一夜无事,自然无须多提!转眼天明,话说昨夜的急火攻心的秦武王赢荡,一夜不曾睁开双眼,魏国夫人也就在床边伺候了一夜。
秦武王赢荡醒来的时候,魏国夫人已经是满眼通红,见到秦武王赢荡醒来,高兴的说道:
“大王!醒了!”
“嗯。。。。。”秦武王赢荡说道。不过让人觉得奇怪的是,当秦武王赢荡说完之后,秦武王赢荡的喉咙之中,突然又发出了‘嗯’的一声。

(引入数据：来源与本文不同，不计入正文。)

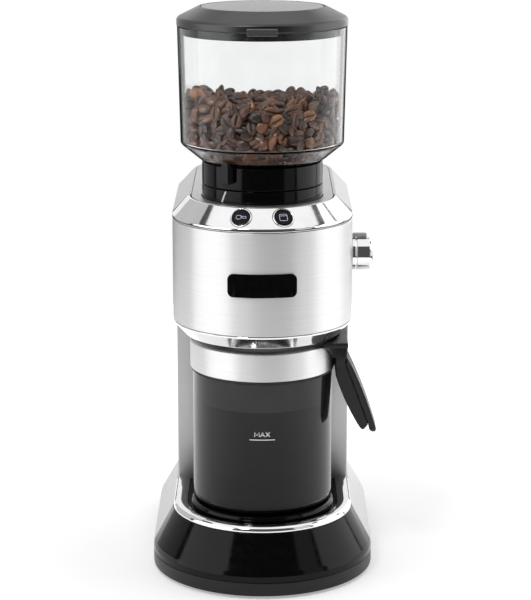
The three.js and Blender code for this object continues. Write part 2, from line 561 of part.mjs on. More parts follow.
// The handle hangs outwards from a saddle on the right of the steel ring. Outlines are in [x, z] as seen
// from the front; a second outline in [y, z], as seen from the side, rounds the paddle.
function buildHandle() {
  const side = new THREE.Shape();
  side.moveTo(-33, 159);
  side.lineTo(-33, 155.4);
  side.quadraticCurveTo(-18, 150, -14.5, 138);
  side.lineTo(-12.5, 98);
  side.quadraticCurveTo(-11.5, 86.6, 0, 86.6);
  side.quadraticCurveTo(11.5, 86.6, 12.5, 98);
  side.lineTo(14.5, 138);
  side.quadraticCurveTo(18, 150, 33, 155.4);
  side.lineTo(33, 159);
  const along = (shape, depth) =>
    new THREE.ExtrudeGeometry(shape, { depth, bevelEnabled: false, curveSegments: 7 });
  // Extruded along X, with the outline's first coordinate turned to Y.
  const mask = solid(along(side, 50).rotateX(Math.PI / 2).rotateZ(Math.PI / 2).translate(42, 0, 0));

  const grip = new THREE.Shape();
  grip.moveTo(50.9, 158.8);
  grip.lineTo(50.9, 131);
  grip.quadraticCurveTo(56.6, 112, 67.6, 93.4);
  grip.quadraticCurveTo(69.6, 89.4, 71.4, 90.8);
  grip.lineTo(74, 94.6);
  grip.quadraticCurveTo(66.6, 116, 57.4, 140.6);
  grip.lineTo(58.9, 144.6);
  grip.lineTo(58.9, 158.8);
  const cover = new THREE.Shape();
  cover.moveTo(57.9, 140.2);
  cover.quadraticCurveTo(67.1, 116, 74.6, 94.6);
  cover.lineTo(75.4, 89.8);
  cover.quadraticCurveTo(77, 87, 79, 88);
  cover.quadraticCurveTo(80.2, 89.2, 79.6, 92);
  cover.quadraticCurveTo(71, 121, 59.2, 143.8);
  // Extruded along Y, centred on the front axis.
  const sideways = (shape) => solid(along(shape, 70).rotateX(Math.PI / 2).translate(0, 35, 0));
  const bore = rod(RING_R + 0.4, 60, 170, 0, 0, 2 * ARC);
  const saddle = rod(59.4, 144.4, 158.8, 0, 0, 2 * ARC).intersect(block([20, -40, 140], [60, 40, 160]));
  const body = sideways(grip).add(saddle).subtract(bore).intersect(mask);
  place(frontAxis, "handle_grip", MATERIAL.satinBlack, body);
  place(frontAxis, "handle_cover", MATERIAL.satinBlack, sideways(cover).intersect(mask));
}

// ---------------------------------------------------------------- dial on the right-hand side
function buildDial() {
  const dial = new THREE.Group();
  dial.position.set(BODY_R, KNOB.y, KNOB.z);
  dial.rotation.y = Math.PI / 2; // +Z of the group points to the right
  grinder.add(dial);
  const { r, length } = KNOB;
  place(dial, "knob", MATERIAL.chrome, turned([
    [0, 8], [3.4, 8], [3.4, 0.6], [r - 0.4, 0.6], [r, 1.1], [r, length - 2], [r - 0.7, length - 0.7],
    [r - 2, length], [0, length],
  ], 28));
  place(dial, "knob_pointer", MATERIAL.silver, block([-r - 3, -1.8, 1.2], [-r - GAP, 1.8, 11.2]));
  place(dial, "knob_shaft", MATERIAL.steel, turned([[0, -12], [3, -12], [3, 7.6], [0, 7.6]], 16));
  place(dial, "dial_sensor", MATERIAL.board, turned([
    [3.4, -15], [8, -15], [8, -3.2], [3.4, -3.2],
  ], 20));
}

// ---------------------------------------------------------------- rear fittings and electronics
function buildRear() {
  const rear = BODY_R - FRONT;
  const gland = turned([
    [3.6, -6], [6, -6], [6, 0.6], [8.4, 0.6], [8.4, 2.4], [6.4, 4.4], [3.6, 4.4],
  ], 20);
  const bush = place(grinder, "cord_gland", MATERIAL.rubber, gland);
  bush.rotation.x = -Math.PI / 2; // +Z of the bush points to the rear
  bush.position.set(0, rear, GLAND_Z);

  const { x, z, h } = SWITCH;
  let frame = block([-x, rear + 0.5, z - h], [x, rear + 2.5, z + h]);
  frame = frame.add(block([-x + 2.5, rear - 12, z - h + 2], [x - 2.5, rear + 1, z + h - 2]));
  frame = frame.subtract(block([-7.4, rear - 9, z - 4.9], [7.4, rear + 5, z + 4.9]));
  place(grinder, "switch_frame", MATERIAL.satinBlack, frame);

  const rocker = polygon([[-6, 4.8], [-5, 0], [-2.5, -3.5], [2.5, -3.5], [5, 0], [6, 4.8], [0, 3.4]]);
  const key = place(grinder, "rocker", MATERIAL.glossBlack, prism(rocker, -4.5, 4.5));
  key.rotation.z = -10 * (Math.PI / 180);
  key.position.set(0, SWITCH.y, z);

  let board = block([-26, 88, 92], [26, 89.6, 152]);
  board = board.add(block([-20, 80, 100], [-4, 88.5, 118]));
  board = board.add(block([4, 82, 126], [20, 88.5, 144]));
  place(grinder, "mains_board", MATERIAL.board, board);
}

buildBase();
buildShells();
buildTop();
buildWorks();
buildBurrs();
buildHopper();
buildJar();
buildDial();
buildRear();

export default grinder;
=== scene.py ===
import math

import bmesh
import bpy
import numpy as np
from mathutils import Matrix, Vector


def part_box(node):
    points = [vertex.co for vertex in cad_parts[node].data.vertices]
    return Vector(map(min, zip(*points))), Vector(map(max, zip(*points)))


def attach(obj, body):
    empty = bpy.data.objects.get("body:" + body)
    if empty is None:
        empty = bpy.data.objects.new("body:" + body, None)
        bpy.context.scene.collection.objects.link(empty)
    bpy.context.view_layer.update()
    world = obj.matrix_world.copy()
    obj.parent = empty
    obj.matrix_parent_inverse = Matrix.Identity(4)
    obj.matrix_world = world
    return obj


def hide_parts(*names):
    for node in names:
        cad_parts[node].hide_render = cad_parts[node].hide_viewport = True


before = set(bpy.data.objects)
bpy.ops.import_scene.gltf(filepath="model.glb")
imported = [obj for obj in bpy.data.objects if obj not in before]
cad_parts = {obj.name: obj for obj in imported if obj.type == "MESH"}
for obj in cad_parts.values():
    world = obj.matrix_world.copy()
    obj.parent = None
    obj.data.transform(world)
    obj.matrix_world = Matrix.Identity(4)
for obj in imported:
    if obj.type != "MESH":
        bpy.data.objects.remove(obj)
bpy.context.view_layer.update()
MM = 0.001

# ------------------------------------------------------------------ sizes in millimetres
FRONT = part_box("front_cover")[1].y / MM  # y of the axis that jar, burrs and hopper share
REAR = -FRONT  # y of the rear axis of the plan
BODY_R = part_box("head_shell")[1].x / MM
BASE_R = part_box("base_pan")[1].x / MM
COLUMN_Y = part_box("column_front")[0].y / MM
STAND = 9.8  # heights below count from a plane this far above the floor; piece() raises them
GAP = 0.3  # between a seam and the edge of a part that ends at it
SKIRT_TOP = 32.5
SKIRT_LEAN = math.atan2(8.5, 30.9)  # lean of the seam between skirt and flare
COVER_LOW, COVER_HIGH = 170.3, 240.9
PLATE_BACK, PLATE_FACE = 62.3, 63.2  # radii of the name plate
PLATE_Z = 205.2  # its middle
BAND_FOOT, BAND_HEAD = (61.2, 244.4), (50.8, 256)  # the control band's slope, as (radius, height)
BUTTON_X = {"left": -14, "right": 14}
DECK_Z = 256
JAR_R = 48.8
NECK_R = 41.5
POINTER_ANGLE = -31  # of the collar's fin, from the front in degrees
HOPPER_FLOOR = 283.8
HOPPER_INSIDE = [HOPPER_FLOOR, 293, 294, 372], [41.5, 52.4, 53.6, 55.4]  # heights, and radii there
HEAP_MIDDLE, HEAP_RISE = 319.5, 11  # height of the beans at x = 0, and their rise at the sides
BEANS_DEEP = 11  # only beans this near the wall or the top of the heap are made
DIAL = (62, -30.5, 210)  # where the dial's axis leaves the head's side
COLUMN_REAR = 114.5
GLAND_Z, SWITCH_Z = 50, 72
QUARTER = math.pi / 2  # a quarter turn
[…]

魏国夫人还以为是自己昨夜未曾休息,眼花缭乱的缘故,随即问道:
“大王感觉好些了吗?”
“好些了。。。。。。”说完之后,依旧有一个声音重复了一遍,秦武王赢荡也是心中疑惑,随即说道:
“寡人这是怎么了?。。。。。。”紧接着又有一个声音重复道‘寡人这是怎么了?。。。。。’
秦武王赢荡与魏国夫人面面相觑,秦武王赢荡用手指了指自己的喉咙,魏国夫人一脸诧异的点点头。
“这是为何。。。”秦武王赢荡开口问道,随即另一个声音也问道‘这是为何。。。’
魏国夫人一脸茫然的摇摇头,随即说道:
“真是怪哉!怎会有如此的症状!大王稍安勿躁,臣妾这就去喊太医过来,为大王医治。”
“快去。。。”秦武王赢荡说完,随即另一个声音,也说了一句‘快去!’
秦武王赢荡心中恼火,自己贵为秦王,一国之君,怎能如此,居然生出此等怪病,若是在朝堂之上,岂不是要让群臣笑掉大牙。
心中虽然恼火,但是却不敢言语,因为不管自己说什么,喉咙之中总会原封不动的复述自己所说的话。
魏国夫人见秦王恼火,也是不敢再问,因为自己已经明白,不管秦王说什么,喉咙之中总会重复一遍,让人听起来,觉得十分的好笑。
但是自己却不敢表露出一点点的好笑,因为魏国夫人对于秦武王赢荡的秉性脾气太过了解,生性暴躁的秦武王赢荡,怎能容忍别人对自己的嘲笑。
但是作为秦王,又怎么不言不语,自己走到门前吩咐道:
“速速请太医过来!”
“是!”站在门口的婢女,接到命令,赶紧往太医院方向而去。
魏国夫人转身回到秦武王赢荡的身旁,为秦武王赢荡端起一碗清水,递到秦武王赢荡的手中。